Moreover, under Set Imported Audio Files, select On Align Bars and Beats. Next to it, you’ll get the chance to tick a box that says Trim Start of New Regions. This is a useful tool because it will trim any empty spaces that you have at the beginning of the mashup.
Dropping The First Track
First, you’re going to drag and drop your leading song, i.e. the one whose intro you want to use. Once you drop it, Pro X will start analyzing it and will give you the BPM for that track. After analyzing, it will give you an optional window that says Edit Downbeat or Tempo.
Feel free to ignore this if you’re not in the mood to work on that now. For the sake of this article, we’re just going to focus on mixing these two tracks together.
Once you’ve had your track analyzed, make sure to get rid of any unnecessary parts before the first beat. You’ll notice how the waveforms stretch starting from the first drum kick, so delete everything you see before the first beat.
If you take a segment of the track and turn it into a loop, it’s always good to extend it by eight bars. This is good for intro purposes, and plus if you mix house or techno music, that’s usually when interesting moments start.
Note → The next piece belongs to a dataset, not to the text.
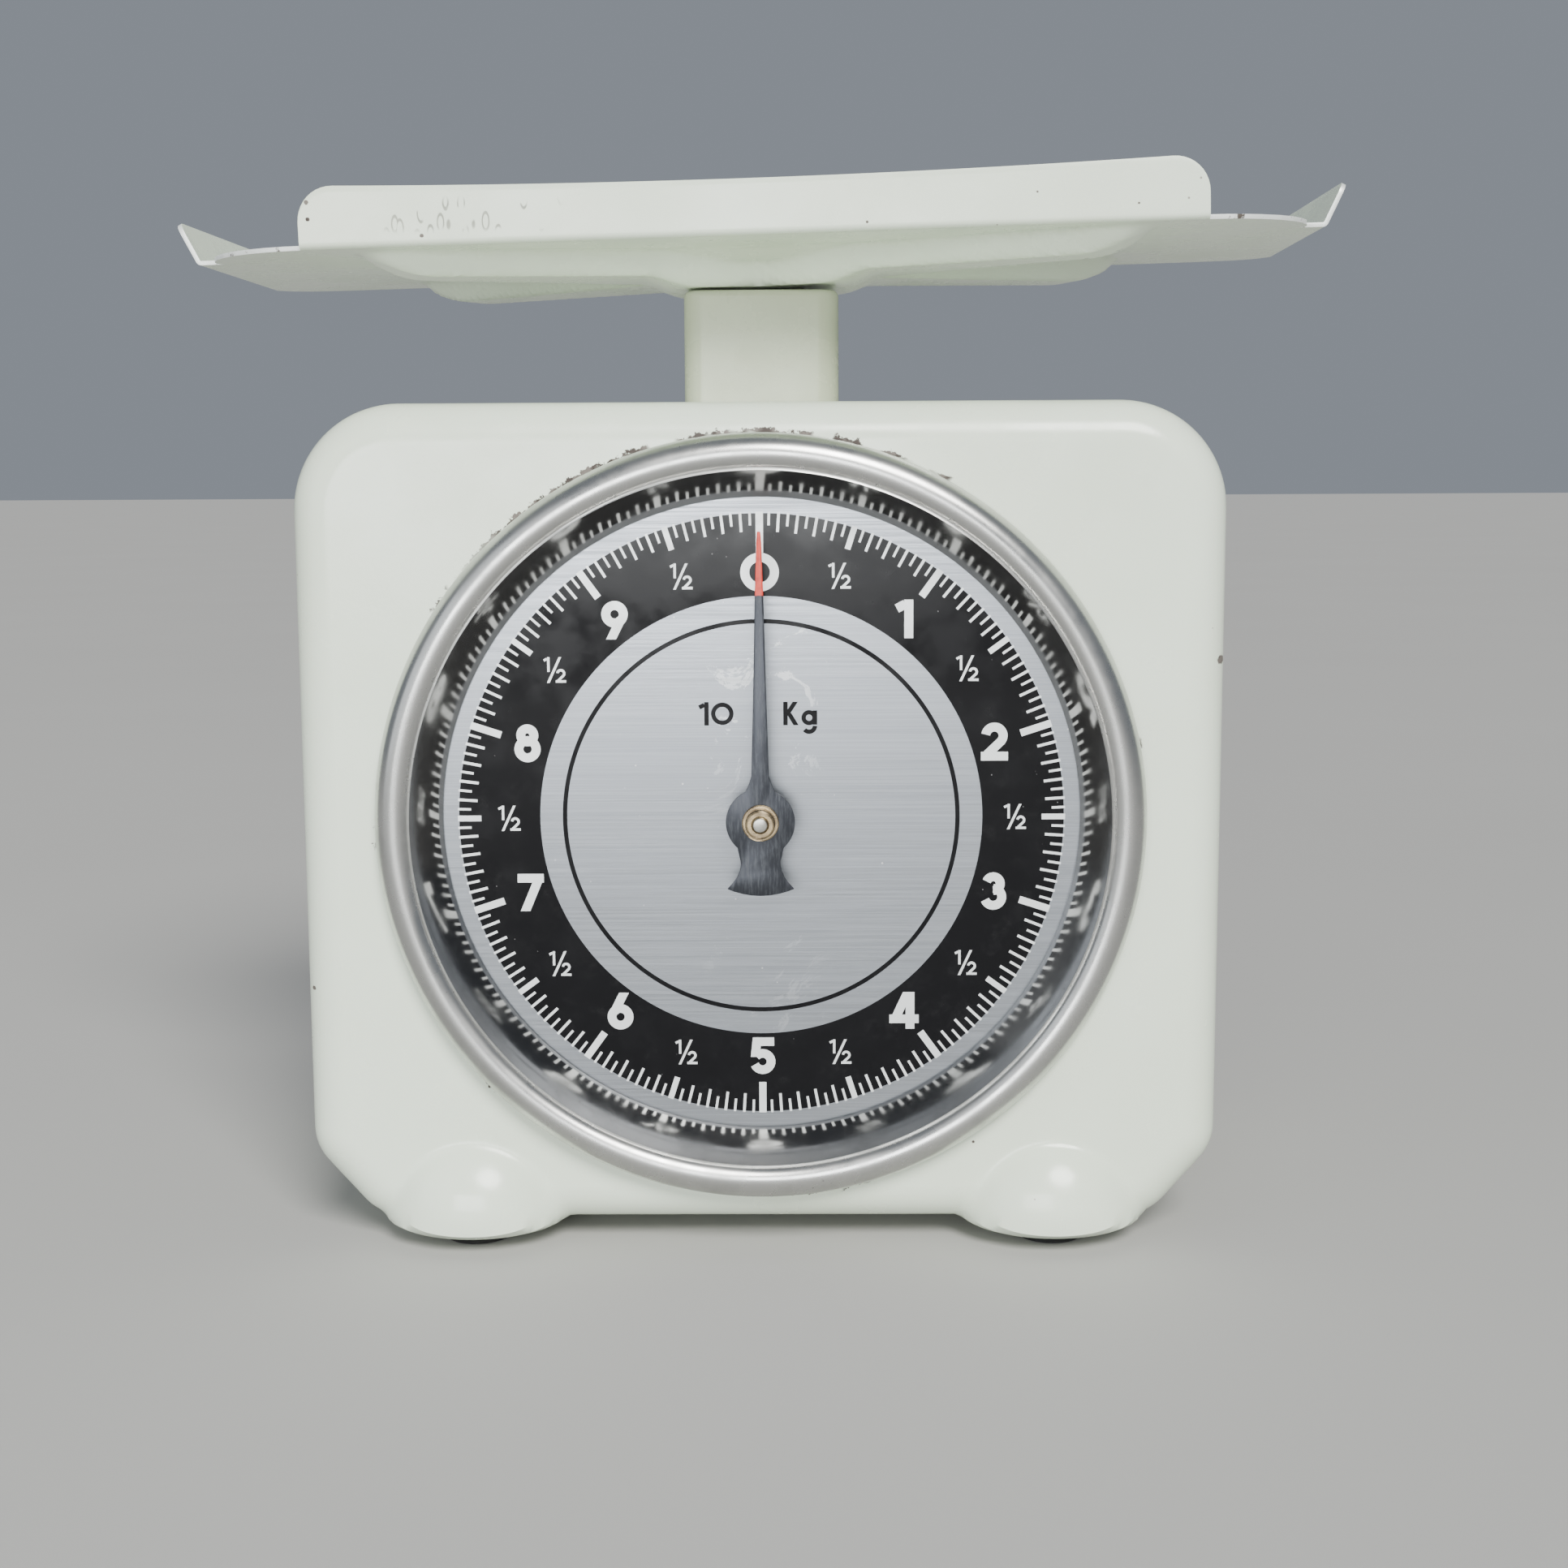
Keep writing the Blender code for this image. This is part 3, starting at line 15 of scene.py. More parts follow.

Depending on how much you want to use from the song will determine how many “regions” you will create. Once you have an audio region, you can repeat it as many times as you wish.
For example, you have one region which is just one loop including a couple of drum kicks, and it goes on for one bar. You can multiply it as many times as you want. As I said earlier, always make it go for eight, sixteen, or even thirty-two bars.
Dropping The Second Track
Now is the time to drop the other song that you’re going to put in the mashup. Sometimes this audio can be a vocal (acapella) or a line of an instrument, and other times it’s a whole audio track. However, your task is to combine it perfectly with the song already waiting.
Moreover, it’s almost never the same BPM as the master track, except when both tracks are in the same time signature. But when you combine vocals and instrumentals, I doubt you’ll ever have two files with the same BPMs.
However, with Pro X this is not a problem. Thanks to the smart feature, you’re now just going to go back to the Project Tempo, click on it and select Keep. This way whichever new audio track you load, it will adjust to the previous speed.
Now, it is your task to put the beginning of your new track in the right position. Ideally, it should drop on the first beat of the previous track. Again, do some manual work and move it back and forth to see where it fits best.
Time And Pitch Machine
Logic Pro offers other features that can be used to manipulate the song’s structure for your DJ mix. For that purpose, it has a time and pitch machine engine which I will now show you how to activate.
This method is also known as time-stretching, and the idea is to change a track’s speed without changing the pitch, or the other way around. To activate it, you have to double-click on the audio and select File.
To speed up or slow down a track, make sure that everything is selected. You do this by clicking Edit, followed by Select All. Next, you click on Functions, as a dropdown menu will appear, and you should select Time and Pitch Machine.
Once the window opens, you have to adjust the Mode to Free, not Classic. This will guarantee that the pitch will not be changed regardless of how much you change the speed up and down. Under Algorithm, you should select Universal.
The rest is easy. In the BPM slot, write down the number you want. That’s it. After you save the changes, you’ll notice how the track is now faster or slower, but the pitch will remain the same. However, you still need to change the project speed, according to the new amendments.
I hope that the article was clear enough for you and that you are now able to make a DJ mix in Pro X. We covered the most important aspects of the digital audio workstation and I think these tips were enough for you to make a mixtape.
If you have experience in some other software like Ableton, it will be even easier. However, let’s go once more through what was said so that you walk away with a refresher.
First of all, remember that Pro X is a paid service that will cost you some $200. However, there’s also a free trial and I provided you with a link above in the text. The thing with it is some of the effects and features that make mixing easier.
In this software application, you have the ability to manipulate the BPM rate, adjust the pitch, stretch the audio, and so on. It’s an excellent tool for music producers, but also for DJs who want to make their own mixtape.
To repeat all the steps, go back to the text. If you have more questions, the internet is full of tutorials and courses on the topic. You can get an answer to every question you have – take advantage of that!
Can You DJ In Logic Pro X?
Just like with Ableton Live, there you can mix with Pro X. However, this software is mostly intended for music production, so for DJ mixing purposes, I would recommend that you stick to Serato or Traktor.
How Do I Record A Mix In Logic?
First, you have to select the song you want to record by clicking the “R” on the audio track. Once it turns red, it’s ready. Then hit the “R” on your keyboard and track the recording process.
Select where you want to store the recording.